## Set problem:
Output a verbatim copy of the data, cut off after the line that contains "front, +Z is up.".

## Data section:
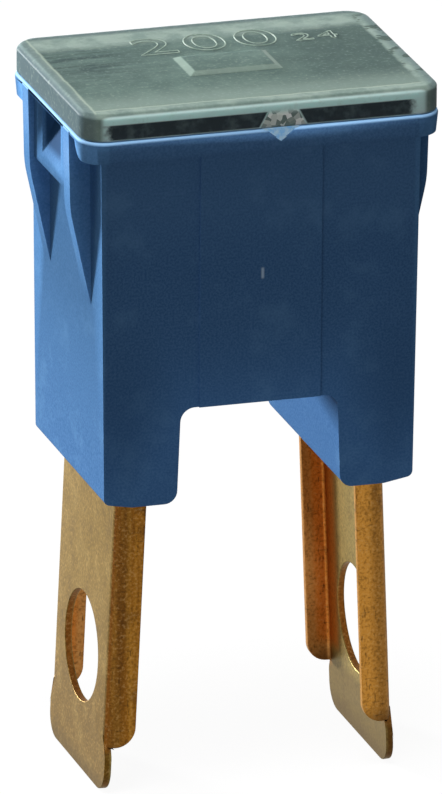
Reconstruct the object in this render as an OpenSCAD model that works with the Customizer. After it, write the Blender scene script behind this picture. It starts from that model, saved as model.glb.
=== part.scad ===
// Bolt-in fusible link: a moulded case with two hollow legs, a clear clip-on cover,
// two folded copper blades, and the element with its tin pellet that joins them inside.
// Millimetres. The origin is on the floor plane that the blade tips stand on, midway
// between them. X runs across the blades, -Y is the front, +Z is up.

/* [Case] */
// Width of the case across both legs, at the foot of the legs
case_w = 21.7; // [20:0.1:24]
// Depth of the case, front to back
case_d = 16.2; // [15:0.1:19]
// Height of the case, from the foot of its legs to the top of its collar
case_h = 26.2; // [24:0.1:30]
// Thickness of the case's narrow walls
case_wall = 1.4; // [1:0.1:1.7]
// Thickness of the chamber's floor, above the gap between the legs
floor_t = 1.4; // [1:0.1:2.5]
// Room in the chamber on each side of a blade's channel
chamber_play = 0.25; // [0.1:0.05:0.4]
// Draft of the two narrow sides, in degrees
case_draft = 0.7; // [0:0.1:1.2]
// Width of the gap between the legs, at its top
gap_w = 11.0; // [9:0.1:11.6]
// Height of the gap between the legs
gap_h = 6.7; // [5:0.1:8.5]
// Amount that each side of the gap leans outwards at the foot
gap_lean = 0.25; // [0:0.05:0.4]
// Radius of the gap's two upper corners
gap_r = 1.0; // [0.3:0.1:1.6]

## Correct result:
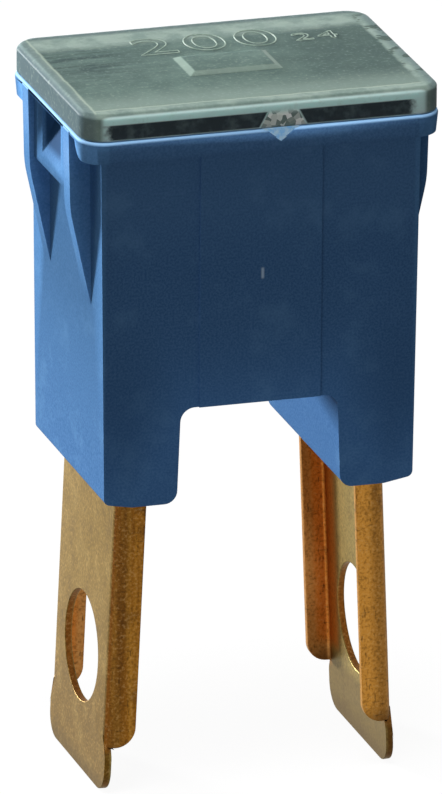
Reconstruct the object in this render as an OpenSCAD model that works with the Customizer. After it, write the Blender scene script behind this picture. It starts from that model, saved as model.glb.
=== part.scad ===
// Bolt-in fusible link: a moulded case with two hollow legs, a clear clip-on cover,
// two folded copper blades, and the element with its tin pellet that joins them inside.
// Millimetres. The origin is on the floor plane that the blade tips stand on, midway
// between them. X runs across the blades, -Y is the front, +Z is up.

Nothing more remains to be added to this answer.